■ **REQUEST**: Copy every line, exactly and only, from the line containing "extrude(amount=knob_gap + 1" to the line containing "cad_parts[member].parent = rigid_bodies[body]", both lines included.

# # # # # # #

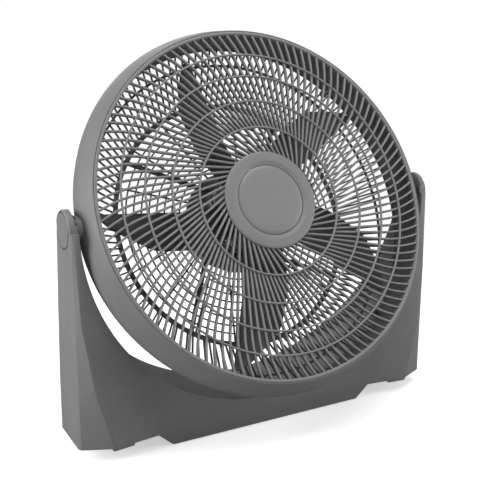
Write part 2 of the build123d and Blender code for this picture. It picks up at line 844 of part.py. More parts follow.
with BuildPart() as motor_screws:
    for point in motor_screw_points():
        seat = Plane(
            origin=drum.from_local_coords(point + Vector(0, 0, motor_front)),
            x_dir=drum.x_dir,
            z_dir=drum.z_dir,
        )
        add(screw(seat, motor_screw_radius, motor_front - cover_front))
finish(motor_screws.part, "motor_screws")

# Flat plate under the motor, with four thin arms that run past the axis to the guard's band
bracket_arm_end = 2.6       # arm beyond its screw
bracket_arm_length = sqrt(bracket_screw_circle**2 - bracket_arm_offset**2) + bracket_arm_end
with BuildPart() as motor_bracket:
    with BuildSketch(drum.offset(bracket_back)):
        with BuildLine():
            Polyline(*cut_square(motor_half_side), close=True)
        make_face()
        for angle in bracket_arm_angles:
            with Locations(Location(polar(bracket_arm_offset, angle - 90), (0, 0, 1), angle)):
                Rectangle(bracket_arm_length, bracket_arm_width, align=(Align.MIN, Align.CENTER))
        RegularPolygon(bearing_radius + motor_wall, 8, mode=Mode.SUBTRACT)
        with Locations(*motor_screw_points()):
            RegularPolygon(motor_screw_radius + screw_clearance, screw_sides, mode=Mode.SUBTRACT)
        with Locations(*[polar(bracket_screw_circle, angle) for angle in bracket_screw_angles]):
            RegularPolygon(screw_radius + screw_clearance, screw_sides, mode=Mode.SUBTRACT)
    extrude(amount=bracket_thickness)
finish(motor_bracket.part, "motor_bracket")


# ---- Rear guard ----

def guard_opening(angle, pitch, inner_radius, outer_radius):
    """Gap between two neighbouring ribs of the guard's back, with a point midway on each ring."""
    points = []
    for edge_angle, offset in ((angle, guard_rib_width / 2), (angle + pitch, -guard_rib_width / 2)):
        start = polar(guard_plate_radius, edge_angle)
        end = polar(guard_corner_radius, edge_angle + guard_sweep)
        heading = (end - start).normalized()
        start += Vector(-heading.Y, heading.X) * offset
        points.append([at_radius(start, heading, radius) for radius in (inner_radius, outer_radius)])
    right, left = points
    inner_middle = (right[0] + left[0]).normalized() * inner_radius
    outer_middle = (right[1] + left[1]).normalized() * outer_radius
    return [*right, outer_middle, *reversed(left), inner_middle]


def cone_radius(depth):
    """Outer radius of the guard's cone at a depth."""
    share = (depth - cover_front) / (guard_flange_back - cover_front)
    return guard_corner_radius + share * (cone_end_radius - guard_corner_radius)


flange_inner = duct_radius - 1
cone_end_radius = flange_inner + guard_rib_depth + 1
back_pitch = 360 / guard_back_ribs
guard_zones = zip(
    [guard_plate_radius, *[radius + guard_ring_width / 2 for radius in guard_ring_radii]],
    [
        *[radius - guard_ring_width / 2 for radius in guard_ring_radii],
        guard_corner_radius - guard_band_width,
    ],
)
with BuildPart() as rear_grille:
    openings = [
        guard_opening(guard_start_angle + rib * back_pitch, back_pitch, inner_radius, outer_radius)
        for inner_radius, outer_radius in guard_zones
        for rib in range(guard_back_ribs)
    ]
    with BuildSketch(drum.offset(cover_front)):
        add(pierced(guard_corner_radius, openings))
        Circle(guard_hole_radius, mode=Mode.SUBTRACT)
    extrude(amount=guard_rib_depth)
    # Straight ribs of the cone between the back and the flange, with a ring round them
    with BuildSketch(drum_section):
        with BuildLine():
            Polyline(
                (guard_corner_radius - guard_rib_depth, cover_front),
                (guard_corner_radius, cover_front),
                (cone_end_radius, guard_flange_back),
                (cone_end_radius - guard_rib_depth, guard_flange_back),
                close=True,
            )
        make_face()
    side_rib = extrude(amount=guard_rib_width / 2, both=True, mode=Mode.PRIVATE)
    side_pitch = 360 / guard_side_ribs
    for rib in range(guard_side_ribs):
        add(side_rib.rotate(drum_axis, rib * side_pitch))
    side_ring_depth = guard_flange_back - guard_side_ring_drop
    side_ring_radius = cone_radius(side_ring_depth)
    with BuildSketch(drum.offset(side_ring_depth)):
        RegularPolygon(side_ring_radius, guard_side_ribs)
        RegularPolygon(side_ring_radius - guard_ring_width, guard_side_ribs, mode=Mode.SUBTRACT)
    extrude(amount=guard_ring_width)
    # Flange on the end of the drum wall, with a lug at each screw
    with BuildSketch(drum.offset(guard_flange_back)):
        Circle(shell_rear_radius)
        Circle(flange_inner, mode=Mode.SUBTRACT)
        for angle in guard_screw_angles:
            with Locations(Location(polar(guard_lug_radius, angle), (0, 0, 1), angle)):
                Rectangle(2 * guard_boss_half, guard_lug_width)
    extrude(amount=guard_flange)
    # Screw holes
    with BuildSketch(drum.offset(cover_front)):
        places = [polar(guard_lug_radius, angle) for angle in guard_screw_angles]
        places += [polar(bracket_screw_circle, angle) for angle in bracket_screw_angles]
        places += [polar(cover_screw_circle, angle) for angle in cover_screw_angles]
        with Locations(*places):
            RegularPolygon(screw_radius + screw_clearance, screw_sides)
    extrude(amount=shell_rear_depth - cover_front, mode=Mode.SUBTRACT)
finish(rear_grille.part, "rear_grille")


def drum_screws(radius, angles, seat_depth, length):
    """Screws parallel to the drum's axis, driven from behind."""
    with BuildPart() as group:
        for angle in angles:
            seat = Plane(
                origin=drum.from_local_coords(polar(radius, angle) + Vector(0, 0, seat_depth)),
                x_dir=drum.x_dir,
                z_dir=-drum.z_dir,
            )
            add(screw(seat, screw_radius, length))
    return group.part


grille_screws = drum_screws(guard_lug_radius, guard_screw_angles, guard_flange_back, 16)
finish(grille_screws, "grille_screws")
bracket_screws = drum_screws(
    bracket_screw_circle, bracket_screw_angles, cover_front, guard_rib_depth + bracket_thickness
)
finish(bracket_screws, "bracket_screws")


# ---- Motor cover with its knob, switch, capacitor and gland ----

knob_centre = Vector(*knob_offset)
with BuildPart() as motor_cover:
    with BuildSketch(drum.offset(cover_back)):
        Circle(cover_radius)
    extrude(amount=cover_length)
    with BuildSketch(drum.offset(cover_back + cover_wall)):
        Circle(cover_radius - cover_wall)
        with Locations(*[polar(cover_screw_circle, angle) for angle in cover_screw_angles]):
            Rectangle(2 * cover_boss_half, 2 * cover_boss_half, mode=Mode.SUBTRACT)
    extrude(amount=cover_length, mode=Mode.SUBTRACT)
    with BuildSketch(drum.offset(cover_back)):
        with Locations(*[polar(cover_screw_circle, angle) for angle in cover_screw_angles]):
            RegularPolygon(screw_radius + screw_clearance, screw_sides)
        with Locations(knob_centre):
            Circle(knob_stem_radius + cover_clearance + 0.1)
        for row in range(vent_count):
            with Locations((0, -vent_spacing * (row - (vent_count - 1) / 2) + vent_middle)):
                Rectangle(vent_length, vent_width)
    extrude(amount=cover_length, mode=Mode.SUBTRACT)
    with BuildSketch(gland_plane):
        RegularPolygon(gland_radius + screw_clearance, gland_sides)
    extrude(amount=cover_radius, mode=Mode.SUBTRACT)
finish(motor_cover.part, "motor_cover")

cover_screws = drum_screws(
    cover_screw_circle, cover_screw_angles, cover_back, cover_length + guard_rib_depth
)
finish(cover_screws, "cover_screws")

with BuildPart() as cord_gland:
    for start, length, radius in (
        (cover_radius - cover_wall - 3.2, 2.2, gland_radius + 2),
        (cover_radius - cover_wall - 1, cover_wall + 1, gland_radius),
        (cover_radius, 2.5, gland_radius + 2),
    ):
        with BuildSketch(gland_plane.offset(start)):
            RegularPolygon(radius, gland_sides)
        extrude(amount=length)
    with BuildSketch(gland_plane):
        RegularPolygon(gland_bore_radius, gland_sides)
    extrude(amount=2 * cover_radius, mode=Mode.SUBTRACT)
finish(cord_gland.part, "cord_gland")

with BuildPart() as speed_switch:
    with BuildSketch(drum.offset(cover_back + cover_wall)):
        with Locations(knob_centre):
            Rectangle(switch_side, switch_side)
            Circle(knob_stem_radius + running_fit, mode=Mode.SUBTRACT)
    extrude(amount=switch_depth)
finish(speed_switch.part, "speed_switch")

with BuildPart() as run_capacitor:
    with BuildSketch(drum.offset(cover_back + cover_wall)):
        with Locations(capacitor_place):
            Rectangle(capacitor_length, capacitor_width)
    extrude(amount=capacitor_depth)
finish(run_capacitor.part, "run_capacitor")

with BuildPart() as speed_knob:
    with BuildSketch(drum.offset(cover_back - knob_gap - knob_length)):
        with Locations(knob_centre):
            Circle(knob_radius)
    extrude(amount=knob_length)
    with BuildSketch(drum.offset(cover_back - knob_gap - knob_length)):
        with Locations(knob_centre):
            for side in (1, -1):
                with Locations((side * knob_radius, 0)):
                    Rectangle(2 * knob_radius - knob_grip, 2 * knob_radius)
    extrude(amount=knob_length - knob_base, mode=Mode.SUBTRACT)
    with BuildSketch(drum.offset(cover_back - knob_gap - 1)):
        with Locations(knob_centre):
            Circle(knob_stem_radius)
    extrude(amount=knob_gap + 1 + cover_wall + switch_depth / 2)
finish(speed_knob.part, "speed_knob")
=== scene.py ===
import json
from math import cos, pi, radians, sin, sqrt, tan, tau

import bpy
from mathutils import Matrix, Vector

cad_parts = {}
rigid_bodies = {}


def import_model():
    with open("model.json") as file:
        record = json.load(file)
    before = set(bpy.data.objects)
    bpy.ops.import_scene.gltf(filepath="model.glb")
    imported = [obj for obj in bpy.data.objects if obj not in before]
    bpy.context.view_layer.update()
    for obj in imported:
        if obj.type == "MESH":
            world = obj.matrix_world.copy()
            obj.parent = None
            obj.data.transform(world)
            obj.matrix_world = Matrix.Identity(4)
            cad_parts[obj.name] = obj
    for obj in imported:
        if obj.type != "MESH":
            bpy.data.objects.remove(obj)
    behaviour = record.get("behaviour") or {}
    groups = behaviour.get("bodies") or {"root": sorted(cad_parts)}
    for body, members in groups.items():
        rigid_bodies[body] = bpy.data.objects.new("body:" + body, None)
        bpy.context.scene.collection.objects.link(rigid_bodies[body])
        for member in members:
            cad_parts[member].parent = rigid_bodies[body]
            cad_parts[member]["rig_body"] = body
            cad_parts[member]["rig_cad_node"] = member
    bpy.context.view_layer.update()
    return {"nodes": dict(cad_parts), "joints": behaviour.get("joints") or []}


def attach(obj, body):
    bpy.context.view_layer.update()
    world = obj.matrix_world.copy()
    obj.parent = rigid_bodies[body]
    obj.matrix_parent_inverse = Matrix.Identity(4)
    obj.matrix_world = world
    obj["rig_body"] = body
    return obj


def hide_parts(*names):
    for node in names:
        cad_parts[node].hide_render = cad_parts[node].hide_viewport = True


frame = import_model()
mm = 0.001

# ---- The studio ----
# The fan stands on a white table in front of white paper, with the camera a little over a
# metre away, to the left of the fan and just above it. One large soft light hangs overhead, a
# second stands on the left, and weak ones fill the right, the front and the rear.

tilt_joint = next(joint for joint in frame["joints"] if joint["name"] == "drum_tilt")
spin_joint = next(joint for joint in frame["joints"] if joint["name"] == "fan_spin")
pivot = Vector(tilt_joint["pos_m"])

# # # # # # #

■ **SOLUTION**:
    extrude(amount=knob_gap + 1 + cover_wall + switch_depth / 2)
finish(speed_knob.part, "speed_knob")
=== scene.py ===
import json
from math import cos, pi, radians, sin, sqrt, tan, tau

import bpy
from mathutils import Matrix, Vector

cad_parts = {}
rigid_bodies = {}


def import_model():
    with open("model.json") as file:
        record = json.load(file)
    before = set(bpy.data.objects)
    bpy.ops.import_scene.gltf(filepath="model.glb")
    imported = [obj for obj in bpy.data.objects if obj not in before]
    bpy.context.view_layer.update()
    for obj in imported:
        if obj.type == "MESH":
            world = obj.matrix_world.copy()
            obj.parent = None
            obj.data.transform(world)
            obj.matrix_world = Matrix.Identity(4)
            cad_parts[obj.name] = obj
    for obj in imported:
        if obj.type != "MESH":
            bpy.data.objects.remove(obj)
    behaviour = record.get("behaviour") or {}
    groups = behaviour.get("bodies") or {"root": sorted(cad_parts)}
    for body, members in groups.items():
        rigid_bodies[body] = bpy.data.objects.new("body:" + body, None)
        bpy.context.scene.collection.objects.link(rigid_bodies[body])
        for member in members:
            cad_parts[member].parent = rigid_bodies[body]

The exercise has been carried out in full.